A ball is launched from the edge of a table which is 2.5 m high. The initial velocity of the ball is 5 m/s at an angle of 30 degrees above the horizontal or table. If the gravitational acceleration is 10 m/s^2 and value of cos 30 degrees is 0.86.

a.)Calculate the flight time in seconds.
b.) Calculate the maximum height H.
c.) Calculate the distance R it travels until the ball reached the ground.


My work:

b.) For the maximum height, I first calculated the time it reaches its velocity at 0 m/s.

So V( x final)= V( x initial) cos 30 * time
But V( x final)= 0
substituting so time= 5 ( 0.86) / 10
= 0.172 seconds as the ball reaches its peak.

then y= V ( x initial) cos 30* time - 1/2 gt^2
=0.59464 + (2.5m because this is the height of the table)
= 25.59 m ( I am not sure if this is correct because I use cosine instead of sine)

I cannot get the value of flight time and the range R. Please help me.

 

[Hootenanny]

b.) For the maximum height, I first calculated the time it reaches its velocity at 0 m/s.

So V( x final)= V( x initial) cos 30 * time
But V( x final)= 0
substituting so time= 5 ( 0.86) / 10
= 0.172 seconds as the ball reaches its peak.

This is not correct. The final vertical velocity at maximum high will be zero. However, the final horizontal velocity will not be zero. To calcuate the flight time you need to used the equation s = u_{y}t + \frac{1}{2}a_{y}t^2, where s = -2.5 (because it finished below the table). You will obtain a quadratic equation and should solve for t. This will give you the flight time.

You should then use V_{y}^{2} = u_{y}^{2} + 2a_{y}s_{y} to calculate the maximum height, you shouldn't use time as the trajectory is non symetrical (as it starts 2.5m up), so you cannot just halve the flight time.

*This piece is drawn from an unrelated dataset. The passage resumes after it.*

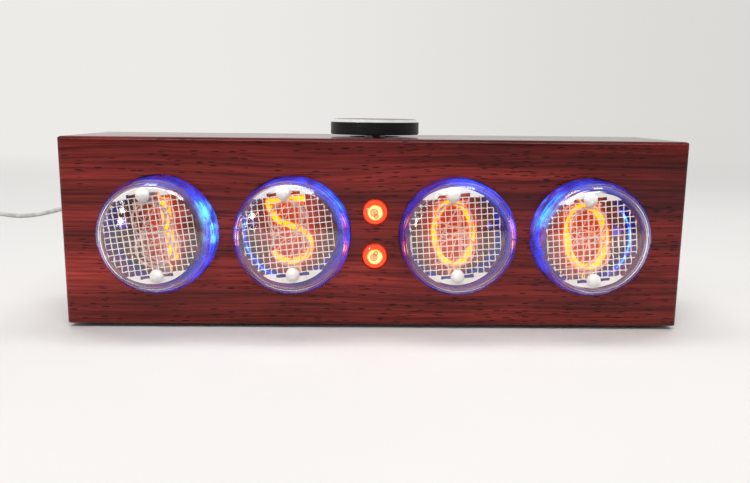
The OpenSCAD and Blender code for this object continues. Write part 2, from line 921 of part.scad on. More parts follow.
module reservoir_capacitor() {
    color("#2b2f55")
    translate([-column_x, board_back, mid_z - capacitor_drop])
        rotate([-90, 0, 0])
            rotate_extrude($fn = 48)
                polygon([
                    [0, 0], [capacitor_d / 2, 0], [capacitor_d / 2, bead_z],
                    [capacitor_d / 2 - bead_depth, bead_z + bead_h],
                    [capacitor_d / 2, bead_z + 2 * bead_h],
                    [capacitor_d / 2, capacitor_h - bead_depth],
                    [capacitor_d / 2 - bead_depth, capacitor_h], [0, capacitor_h]
                ]);
}

holder_wall = 0.9;
holder_floor = 1;
holder_lip = 1.2;
cell_lid_inset = 0.8;
cell_lid_rise = 0.3;
cell_edge = 0.2;

module cell_holder() {
    color("#1f2023")
    translate([column_x, board_back, mid_z])
        rotate([-90, 0, 0])
            difference() {
                cylinder(d = cell_d + 2 * (holder_wall + hole_gap), $fn = 64,
                         h = holder_floor + cell_t + holder_lip);
                translate([0, 0, holder_floor])
                    cylinder(d = cell_d + 2 * hole_gap, h = cell_t + holder_lip + over, $fn = 64);
                translate([-cell_d / 4, 0, holder_floor + cell_t / 2])
                    cube([cell_d / 2, cell_d, cell_t + holder_lip]);
            }
}

module backup_cell() {
    color("#c8cacc")
    translate([column_x, board_back + holder_floor, mid_z])
        rotate([-90, 0, 0])
            rotate_extrude($fn = 64)
                polygon([
                    [0, 0], [cell_d / 2 - cell_lid_inset - cell_edge, 0],
                    [cell_d / 2 - cell_lid_inset, cell_lid_rise], [cell_d / 2, cell_lid_rise],
                    [cell_d / 2, cell_t - cell_edge], [cell_d / 2 - cell_edge, cell_t],
                    [0, cell_t]
                ]);
}

// ---------------------------------------------------------------- encoder and knob

module at_knob(z) {
    translate([0, mid_y, z])
        children();
}

module encoder_body() {
    color("#3b3d42")
    difference() {
        union() {
            at_knob(encoder_z + encoder_h / 2)
                cube([encoder_w, encoder_l, encoder_h], center = true);
            at_knob(roof_z - over)
                cylinder(d = bushing_d, h = bushing_len + over, $fn = 48);
        }
        at_knob(encoder_z - over)
            cylinder(d = rotor_room_d, h = rotor_room_h + over, $fn = 48);
        at_knob(encoder_z)
            cylinder(d = shaft_d + 2 * run_gap, h = encoder_h + bushing_len + over, $fn = 48);
    }
}

module encoder_board() {
    color("#143d2a")
    at_knob(encoder_z - board_t / 2)
        cube([encoder_board_w, encoder_board_w, board_t], center = true);
}

module encoder_nut() {
    color("#b9bcc2")
    at_knob(top_z - nut_pocket_depth)
        difference() {
            cylinder(d = nut_af / cos(30), h = nut_t, $fn = 6);
            translate([0, 0, -over])
                cylinder(d = bushing_d + 2 * thread_gap, h = nut_t + 2 * over, $fn = 48);
        }
}

// Round section with one flat, which turns the rotor with the shaft
module shaft_section(gap) {
    difference() {
        circle(d = shaft_foot_d + 2 * gap, $fn = 48);
        translate([-shaft_foot_d, shaft_flat + gap])
            square([2 * shaft_foot_d, shaft_foot_d]);
    }
}

module encoder_rotor() {
    color("#d8d4c8")
    at_knob(rotor_z)
        linear_extrude(rotor_t)
            difference() {
                circle(d = rotor_room_d - 2 * air_gap, $fn = 48);
                shaft_section(run_gap);
            }
}

module encoder_shaft() {
    color("#b9bcc2")
    union() {
        at_knob(shaft_foot_z)
            linear_extrude(shoulder_z - shaft_foot_z + shaft_root)
                shaft_section(0);
        at_knob(shoulder_z)
            cylinder(d = shaft_d, h = shaft_top_z - shoulder_z, $fn = 48);
    }
}

module knob() {
    color("#17181a")
    at_knob(0)
        difference() {
            rotate_extrude($fn = 128)
                polygon([
                    [0, knob_z], [knob_d / 2 - knob_base_edge, knob_z],
                    [knob_d / 2, knob_z + knob_base_edge],
                    [knob_d / 2, knob_top_z - knob_chamfer],
                    [knob_d / 2 - knob_chamfer, knob_top_z], [0, knob_top_z]
                ]);
            difference() {
                translate([0, 0, knob_z - over])
                    cylinder(d = knob_d - 2 * knob_wall, h = hub_roof_z - knob_z + over, $fn = 96);
                translate([0, 0, knob_z - 2 * over])
                    cylinder(d = hub_d, h = knob_h + 2 * over, $fn = 64);
            }
            translate([0, 0, knob_z - over])
                cylinder(d = shaft_d + 2 * run_gap, h = hub_roof_z - knob_z + over, $fn = 48);
            rod_y(0, 0, grub_z, grub_hole_d, hub_d / 2 + over, 24);
            rod_y(0, hub_d / 2 + over, grub_z, grub_access_d, knob_d, 24);
        }
}

module knob_grub_screw() {
    color("#3a3b3e")
    at_knob(0)
        difference() {
            rod_y(0, shaft_d / 2 + run_gap, grub_z, grub_d, grub_len, 24);
            rod_y(0, shaft_d / 2 + grub_len - grub_socket, grub_z, grub_d / 2,
                  grub_socket + over, 6);
        }
}

// ---------------------------------------------------------------- power jack and plug

module power_jack() {
    color("#202124")
    difference() {
        union() {
            rod_y(jack_x, rear_y, jack_z, jack_flange_d, jack_flange_t);
            rod_y(jack_x, rear_y - jack_inside, jack_z, jack_thread_d, jack_inside + over);
        }
        difference() {
            rod_y(jack_x, rear_y - jack_inside + jack_floor_t, jack_z, jack_bore_d,
                  jack_inside + jack_flange_t);
            rod_y(jack_x, rear_y - jack_inside, jack_z, jack_pin_d,
                  jack_inside + jack_flange_t - jack_pin_sink, 32);
        }
    }
}

module power_jack_nut() {
    color("#b9bcc2")
    difference() {
        rod_y(jack_x, ledge_y - jack_nut_t, jack_z, jack_nut_af / cos(30), jack_nut_t, 6);
        rod_y(jack_x, ledge_y - jack_nut_t - over, jack_z, jack_thread_d + 2 * thread_gap,
              jack_nut_t + 2 * over);
    }
}

module plug_barrel() {
    color("#c9c6bd")
    difference() {
        rod_y(jack_x, rear_y + jack_flange_t - barrel_len, jack_z,
              jack_bore_d - 2 * run_gap, barrel_len + plug_gap + barrel_root);
        rod_y(jack_x, rear_y + jack_flange_t - barrel_len - over, jack_z,
              jack_pin_d + 2 * run_gap, barrel_len + over, 32);
    }
}

// The strain relief narrows in ribs from the plug to the lead
function relief_profile(len, d0, d1, ribs) = [
    for (k = [0:ribs - 1], p = [[0, 0], [0.55, 0], [0.6, 0.4], [0.95, 0.4]])
        [d0 / 2 + (d1 - d0) / 2 * k / ribs - p[1], (k + p[0]) * len / ribs]
];

module relief(len, d0, d1, ribs) {
    rotate_extrude($fn = 48)
        polygon(concat([[0, -relief_root], [d0 / 2, -relief_root]],
                       relief_profile(len, d0, d1, ribs), [[d1 / 2, len], [0, len]]));
}

module plug_body() {
    color("#d9d9d6")
    translate([jack_x, plug_face_y, jack_z])
        rotate([-90, 0, 0])
            difference() {
                union() {
                    rotate_extrude($fn = 64)
                        polygon([
                            [0, 0], [plug_d / 2 - plug_edge, 0], [plug_d / 2, plug_edge],
                            [plug_d / 2, plug_len - plug_taper_len],
                            [plug_d / 2 - plug_taper, plug_len], [0, plug_len]
                        ]);
                    translate([0, 0, plug_len])
                        relief(relief_len, relief_d, cord_d + 2 * relief_wall, relief_ribs);
                }
                translate([0, 0, -over])
                    cylinder(d = jack_bore_d - 2 * run_gap + 2 * seat_gap,
                             h = barrel_root + over, $fn = 48);
            }
}

// ---------------------------------------------------------------- free lead

// Point on a smooth curve through the route, where s counts its points
function route_point(p, s) =
    let (
        i = min(floor(s), len(p) - 2),
        t = s - i,
        a = p[max(i - 1, 0)],
        b = p[i],
        c = p[i + 1],
        d = p[min(i + 2, len(p) - 1)]
    )
    0.5 * (2 * b + (c - a) * t + (2 * a - 5 * b + 4 * c - d) * t * t
           + (3 * b - a - 3 * c + d) * t * t * t);

function smooth_route(p, n) = [for (s = [0:1 / n:len(p) - 1]) route_point(p, s)];

// Direction of a path at point i, where the two ends point square out
function heading(p, i) = unit(p[min(i + 1, len(p) - 1)] - p[max(i - 1, 0)]);

// A tube swept along points whose direction is never upright
module swept_tube(path, d, sides) {
    rings = len(path);
    points = [
        for (i = [0:rings - 1])
            let (t = heading(path, i), side = unit(cross(t, [0, 0, 1])), up = cross(side, t))
            for (k = [0:sides - 1])
                let (a = 360 * (k + 0.5) / sides)
                path[i] + d / 2 * (cos(a) * side + sin(a) * up)
    ];
    walls = [
        for (i = [0:rings - 2], k = [0:sides - 1])
            let (a = i * sides + k, b = i * sides + (k + 1) % sides)
            each [[a, a + sides, b], [b, a + sides, b + sides]]
    ];
    first_cap = [for (k = [1:sides - 2]) [0, k, k + 1]];
    end = (rings - 1) * sides;
    last_cap = [for (k = [1:sides - 2]) [end, end + k + 1, end + k]];
    polyhedron(points, concat(walls, first_cap, last_cap));
}

cord_path = [for (p = smooth_route(cord_points, cord_steps)) lead_start + p];

module cord() {
    color("#cfcdc8")
    swept_tube(cord_path, cord_d, cord_sides);
}

// The coil runs in, climbs a layer in the half turn where it reverses, and runs out again
coil_turns = 2 * coil_layer_turns;

function coil_radius(turn) =
    coil_outer_r - coil_step * (coil_layer_turns - abs(turn - coil_layer_turns));

function coil_climb(turn) =
    let (u = min(1, max(0, (turn - coil_layer_turns) * 2 + 0.5)))
    u * u * (3 - 2 * u);

coil_path = concat(
    [coil_start],
    [for (k = [0:coil_turns * coil_turn_rings])
        let (turn = k / coil_turn_rings, a = -90 - 360 * turn)
        [coil_centre[0] + coil_radius(turn) * cos(a), coil_centre[1] + coil_radius(turn) * sin(a),
         lie + coil_step * coil_climb(turn)]],
    [for (k = [1:3])
        [coil_centre[0] - coil_run_out * k / 3, coil_start[1], coil_top_z]]
);

module cord_coil() {
    color("#cfcdc8")
    swept_tube(coil_path, cord_d, coil_sides);
}

function total(list) = list * [for (x = list) 1];

function path_length(p) = total([for (i = [1:len(p) - 1]) norm(p[i] - p[i - 1])]);

// Least gap between two turns, measured between points at least half a turn apart
half_turn = coil_turn_rings / 2;
coil_least_gap = min([
    for (i = [0:len(coil_path) - 1], j = [i + half_turn:1:len(coil_path) - 1])
        norm(coil_path[i] - coil_path[j])
]) - cord_d;
lead_length = path_length(cord_path) + path_length(coil_path);
echo(lead_length = lead_length, coil_least_gap = coil_least_gap);

module at_supply_plug() {
    translate(coil_path[len(coil_path) - 1])
        rotate([0, -90, 0])
            children();
}

module supply_plug_body() {
    color("#d9d9d6")
    at_supply_plug() {
        translate([0, 0, supply_relief_len])
            linear_extrude(supply_body_len)
                rounded_square(supply_body_t, supply_body_w, supply_edge_r);
        translate([0, 0, supply_relief_len])
            mirror([0, 0, 1])
                relief(supply_relief_len, relief_d, cord_d + 2 * relief_wall, relief_ribs);
    }
}

module supply_plug_shell() {
    color("#b9bcc2")
    at_supply_plug()
        translate([0, 0, supply_relief_len + supply_body_len])
            linear_extrude(supply_shell_len)
                difference() {
                    square([supply_shell_t, supply_shell_w], center = true);
                    square([supply_shell_t - 2 * supply_shell_wall,
                            supply_shell_w - 2 * supply_shell_wall], center = true);
                }
}

// ---------------------------------------------------------------- assembly

wood_case();
rear_panel();
rear_screws();
threaded_inserts();
rubber_feet();
tube_glass(0);  // tube_1_glass
tube_base(0);  // tube_1_base
tube_pins(0);  // tube_1_pins
tube_anode(0);  // tube_1_anode
tube_posts(0);  // tube_1_posts
tube_cathodes(0);  // tube_1_cathodes
tube_lit_numeral(0);  // tube_1_lit_numeral
tube_glass(1);  // tube_2_glass
tube_base(1);  // tube_2_base
tube_pins(1);  // tube_2_pins
tube_anode(1);  // tube_2_anode
tube_posts(1);  // tube_2_posts
tube_cathodes(1);  // tube_2_cathodes
tube_lit_numeral(1);  // tube_2_lit_numeral
tube_glass(2);  // tube_3_glass
tube_base(2);  // tube_3_base
tube_pins(2);  // tube_3_pins
tube_anode(2);  // tube_3_anode
tube_posts(2);  // tube_3_posts
tube_cathodes(2);  // tube_3_cathodes
tube_lit_numeral(2);  // tube_3_lit_numeral
tube_glass(3);  // tube_4_glass
tube_base(3);  // tube_4_base
tube_pins(3);  // tube_4_pins
tube_anode(3);  // tube_4_anode
tube_posts(3);  // tube_4_posts
tube_cathodes(3);  // tube_4_cathodes
tube_lit_numeral(3);  // tube_4_lit_numeral
colon_lamp_glasses();
colon_lamp_electrodes();
display_board();
board_standoffs();
board_screws();
backlight_leds();
circuit_chips();
boost_inductor();
reservoir_capacitor();
cell_holder();
backup_cell();
encoder_body();
encoder_board();
encoder_nut();
encoder_rotor();
encoder_shaft();
knob();
knob_grub_screw();
power_jack();
power_jack_nut();
plug_barrel();
plug_body();
cord();
cord_coil();
supply_plug_body();
supply_plug_shell();
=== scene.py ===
"""Finishes, glow, power lead and stage of a desk clock with four end-view glow tubes."""

from math import cos, floor, pi, radians, sin

import bmesh
import bpy
from bpy.props import FloatProperty, FloatVectorProperty, IntProperty, PointerProperty
from mathutils import Matrix, Vector


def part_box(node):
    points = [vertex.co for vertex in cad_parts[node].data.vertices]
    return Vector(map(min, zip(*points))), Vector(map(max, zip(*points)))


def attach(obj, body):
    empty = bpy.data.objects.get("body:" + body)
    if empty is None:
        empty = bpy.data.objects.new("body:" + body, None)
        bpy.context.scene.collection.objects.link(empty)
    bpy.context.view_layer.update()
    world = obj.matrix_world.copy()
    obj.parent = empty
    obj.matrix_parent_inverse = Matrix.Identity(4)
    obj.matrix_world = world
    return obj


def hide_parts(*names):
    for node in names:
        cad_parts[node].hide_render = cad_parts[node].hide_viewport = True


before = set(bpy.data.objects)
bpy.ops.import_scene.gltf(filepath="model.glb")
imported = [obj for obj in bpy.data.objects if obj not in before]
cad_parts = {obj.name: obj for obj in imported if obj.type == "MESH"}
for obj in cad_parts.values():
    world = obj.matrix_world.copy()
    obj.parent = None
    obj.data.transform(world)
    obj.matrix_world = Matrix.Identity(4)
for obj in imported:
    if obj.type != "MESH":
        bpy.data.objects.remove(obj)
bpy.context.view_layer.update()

bl_info = {
    "name": "Glow Tube Clock",
    "version": (1, 0, 0),
    "blender": (4, 5, 0),
    "location": "View3D > Sidebar > Clock",
    "description": "Finishes, glow, power lead and stage of a desk clock with four glow tubes",
    "category": "Object",
}

MM = 0.001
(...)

As for calculating the range, ask yourself, "are there any forces acting in the horiztonal plane (if you ignore air resistance)?"

Can you go from here?

 

[93157]

try to always envision the velocity as the summation of two vectors, one vector in the direction of the x-axis and the other in the direction of the y-axis. this way you can break many projectile motion problems down to the core, and work out the small kinks before you put them together (with the pythagorean formula)